Remedies, Damages, and Compliance Programs

Damages in noncompete litigation are highly fact-specific and turn on proof of loss or unjust enrichment, which can be challenging to quantify. This reality underscores the importance of negotiated solutions. While contractual liquidated damages can serve as a useful benchmark, they must reflect a genuine pre-estimate of loss to avoid being treated as an unenforceable penalty. Even where penalties are specified, Thai courts retain discretion to reduce excessive amounts. Against this backdrop, employers should maintain calibrated compliance programs to reduce litigation risk. Structured exit processes, return-of-information protocols, and written acknowledgments of continuing obligations at departure all help limit disputes and strengthen enforcement positions.

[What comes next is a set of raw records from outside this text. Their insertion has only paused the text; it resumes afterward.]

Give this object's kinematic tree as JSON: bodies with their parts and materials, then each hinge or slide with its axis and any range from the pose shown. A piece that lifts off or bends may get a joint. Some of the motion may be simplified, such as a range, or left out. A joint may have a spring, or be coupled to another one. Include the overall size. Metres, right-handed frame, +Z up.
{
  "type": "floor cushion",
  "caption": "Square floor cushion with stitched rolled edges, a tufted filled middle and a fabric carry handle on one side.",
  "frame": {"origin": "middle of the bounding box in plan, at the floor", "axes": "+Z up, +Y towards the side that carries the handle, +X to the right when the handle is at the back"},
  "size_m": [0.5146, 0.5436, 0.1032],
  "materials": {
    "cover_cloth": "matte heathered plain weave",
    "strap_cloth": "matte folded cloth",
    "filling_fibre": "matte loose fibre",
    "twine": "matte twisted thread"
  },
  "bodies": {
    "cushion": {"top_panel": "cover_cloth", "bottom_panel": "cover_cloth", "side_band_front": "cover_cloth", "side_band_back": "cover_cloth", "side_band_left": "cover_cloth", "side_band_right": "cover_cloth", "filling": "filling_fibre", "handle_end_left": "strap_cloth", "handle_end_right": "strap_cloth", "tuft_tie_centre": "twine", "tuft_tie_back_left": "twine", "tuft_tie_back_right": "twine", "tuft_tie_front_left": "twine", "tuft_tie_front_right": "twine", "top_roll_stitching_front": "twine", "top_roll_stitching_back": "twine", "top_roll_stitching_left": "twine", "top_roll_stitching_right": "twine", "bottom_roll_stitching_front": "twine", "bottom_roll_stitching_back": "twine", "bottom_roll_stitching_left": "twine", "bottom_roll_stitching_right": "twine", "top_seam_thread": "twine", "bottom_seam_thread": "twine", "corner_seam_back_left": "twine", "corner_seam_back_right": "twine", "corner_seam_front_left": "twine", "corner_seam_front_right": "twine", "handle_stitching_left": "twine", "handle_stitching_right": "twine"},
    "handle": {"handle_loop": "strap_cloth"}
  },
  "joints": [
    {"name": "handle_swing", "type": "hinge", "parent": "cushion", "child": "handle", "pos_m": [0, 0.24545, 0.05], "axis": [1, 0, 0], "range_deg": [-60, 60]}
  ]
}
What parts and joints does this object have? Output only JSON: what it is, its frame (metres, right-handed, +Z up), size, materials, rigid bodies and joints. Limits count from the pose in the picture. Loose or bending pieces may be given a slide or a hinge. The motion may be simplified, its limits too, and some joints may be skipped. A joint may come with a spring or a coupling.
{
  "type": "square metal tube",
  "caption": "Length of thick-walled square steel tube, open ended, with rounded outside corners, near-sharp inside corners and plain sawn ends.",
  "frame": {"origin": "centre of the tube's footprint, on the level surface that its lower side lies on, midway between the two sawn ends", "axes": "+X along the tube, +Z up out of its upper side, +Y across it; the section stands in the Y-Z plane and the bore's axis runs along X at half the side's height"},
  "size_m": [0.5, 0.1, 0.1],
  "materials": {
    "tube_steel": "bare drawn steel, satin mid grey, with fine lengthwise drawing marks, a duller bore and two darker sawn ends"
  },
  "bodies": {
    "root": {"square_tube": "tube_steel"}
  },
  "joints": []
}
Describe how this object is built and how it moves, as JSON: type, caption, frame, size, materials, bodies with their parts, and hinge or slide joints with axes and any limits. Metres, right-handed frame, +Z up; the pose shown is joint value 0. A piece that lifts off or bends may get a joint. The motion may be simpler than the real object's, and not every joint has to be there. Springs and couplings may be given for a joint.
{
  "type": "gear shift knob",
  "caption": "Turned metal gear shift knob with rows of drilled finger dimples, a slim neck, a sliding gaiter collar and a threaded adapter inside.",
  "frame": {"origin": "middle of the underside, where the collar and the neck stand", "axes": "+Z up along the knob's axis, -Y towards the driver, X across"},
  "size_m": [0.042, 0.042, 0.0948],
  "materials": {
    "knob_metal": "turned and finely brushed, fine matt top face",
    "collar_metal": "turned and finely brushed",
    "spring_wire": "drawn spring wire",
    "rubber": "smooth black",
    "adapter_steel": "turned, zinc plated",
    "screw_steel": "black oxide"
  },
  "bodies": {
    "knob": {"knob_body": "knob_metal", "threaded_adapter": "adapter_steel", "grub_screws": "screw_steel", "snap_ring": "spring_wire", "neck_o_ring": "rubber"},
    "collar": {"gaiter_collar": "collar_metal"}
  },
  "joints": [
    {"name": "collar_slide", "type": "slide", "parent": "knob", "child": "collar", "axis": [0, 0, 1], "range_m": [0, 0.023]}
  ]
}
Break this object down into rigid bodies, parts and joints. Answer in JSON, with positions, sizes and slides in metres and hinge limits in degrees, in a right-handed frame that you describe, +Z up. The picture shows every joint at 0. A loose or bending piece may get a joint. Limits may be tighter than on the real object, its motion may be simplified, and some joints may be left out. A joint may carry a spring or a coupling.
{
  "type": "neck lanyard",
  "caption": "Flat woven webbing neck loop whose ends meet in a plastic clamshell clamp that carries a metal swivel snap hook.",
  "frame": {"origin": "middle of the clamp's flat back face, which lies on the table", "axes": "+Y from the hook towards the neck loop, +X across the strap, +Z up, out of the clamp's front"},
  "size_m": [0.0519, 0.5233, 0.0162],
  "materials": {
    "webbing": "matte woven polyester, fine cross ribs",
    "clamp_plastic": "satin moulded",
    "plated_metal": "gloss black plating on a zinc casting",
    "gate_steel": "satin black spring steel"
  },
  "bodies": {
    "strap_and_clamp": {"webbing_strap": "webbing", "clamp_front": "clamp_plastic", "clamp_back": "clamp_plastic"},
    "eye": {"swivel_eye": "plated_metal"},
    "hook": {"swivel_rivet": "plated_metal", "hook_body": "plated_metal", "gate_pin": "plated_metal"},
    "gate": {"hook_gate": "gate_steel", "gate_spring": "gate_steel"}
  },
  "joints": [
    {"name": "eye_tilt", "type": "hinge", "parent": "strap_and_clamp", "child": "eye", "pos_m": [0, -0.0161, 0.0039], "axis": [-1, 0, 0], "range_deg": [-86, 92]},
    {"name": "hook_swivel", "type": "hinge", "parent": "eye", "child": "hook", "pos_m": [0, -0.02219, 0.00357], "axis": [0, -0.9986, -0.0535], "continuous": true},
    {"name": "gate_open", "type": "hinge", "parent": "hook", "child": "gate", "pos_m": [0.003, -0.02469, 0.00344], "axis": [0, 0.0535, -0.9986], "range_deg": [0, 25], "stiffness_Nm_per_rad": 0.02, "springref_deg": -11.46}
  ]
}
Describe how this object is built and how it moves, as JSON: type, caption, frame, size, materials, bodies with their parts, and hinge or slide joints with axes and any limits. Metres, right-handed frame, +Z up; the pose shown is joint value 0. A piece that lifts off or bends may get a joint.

Long-term enforceability is best supported by compliance programs that reduce reliance on broad post-employment restraints. Measures such as segregating sensitive information, tracking access rights, documenting client ownership, and implementing structured exit protocols both limit the scope of potential disputes and strengthen evidentiary positioning. When disputes do arise, these systems provide the records courts expect and improve settlement leverage, particularly when an employer can credibly demonstrate readiness to litigate based on a coherent, well-documented record.

Conclusion

Thai courts are willing to enforce post-employment noncompete covenants that protect legitimate employer interests through narrowly tailored restraints tied to an employee’s actual role, access, and exposure. Employers who draft with precision, severability, and proportionality in mind and who generate evidence linking restraints to identifiable assets, relationships, and risks are best positioned to obtain commercially sustainable settlements. While uncertainty persists at the margins, particularly regarding acceptable duration and the scope of partial enforcement, conservative drafting, disciplined documentation, and alignment with Labor Court expectations remain the most effective risk-management tools in an increasingly mobile and cross-border employment market.